Steve noted in response that of all the applicants he’d ever turned away with the instruction to come back after they’d learned a bit more, Brian was the only person who ever returned. He had apparently spent days at the Donnell Library, and Steve told me, “Anyone who worked that hard to gain knowledge, my gut instinct told me would be a good employee.” Steve was absolutely right in that regard—Brian had a fan base of kids and parents who wanted solely to be waited on by him!

Brian used to come to our store on Sundays to do story hour, and that’s where I learned just what a terrific reader he was, keeping kids of all ages and attention levels hanging on his every word and laughing their tiny heads off. Tony DeCicco (who left Eeyore’s to become a touring Teenage Mutant Ninja Turtle before his rise to businessman) once advised me to look out for a great picture book that was soon to be published by two really funny guys who came into the store one day. That book? The True Story of the Three Little Pigs, by Jon Scieszka and Lane Smith.

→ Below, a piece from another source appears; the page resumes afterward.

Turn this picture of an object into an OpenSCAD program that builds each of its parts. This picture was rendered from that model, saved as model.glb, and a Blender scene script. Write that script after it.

Some of our group couldn’t make it to the reunion, for various reasons. Helen Perelman, formerly an editor with Scholastic and Hyperion, now a freelance writer/editor as she raises her preschool-age twin girls, dashed in for about five minutes because her husband couldn’t find parking. Sharon Hancock wasn’t able to come down from Boston that weekend. And sadly, Roxanne Hsu Feldman (middle school librarian at the Dalton School) and her family missed the message about our last-minute change of locale, and ended up having their own solo picnic in the park. Roxanne, we missed you!

What I recall best about my time at Eeyore’s (aside from the fact that I now know how to wrap a gift of absolutely any shape—and fast!), is that it was the first job that showed me what I was good at, and the business I wanted to be in. Work, however hard it could get at times, was a place I looked forward to coming every single day. Apart from the thrill of getting to meet some of my children’s-lit heroes like Madeleine L’Engle and Maira Kalman up close and personal, what I carry with me even now is a list of books that have become lifelong favorites, many of them introduced to me for the first time by someone that I worked with, and that I still pass along to other friends, coworkers and family.

Sharon Hancock, who so kindly hired me all those years ago, told me that she considers her tenure there “my master’s in children’s literature—and I got paid for it!” I think everyone who spent time working at Eeyore’s thinks that as well, and that’s what makes me proudest of having worked there. Wild horses won’t keep me away from our 20th reunion!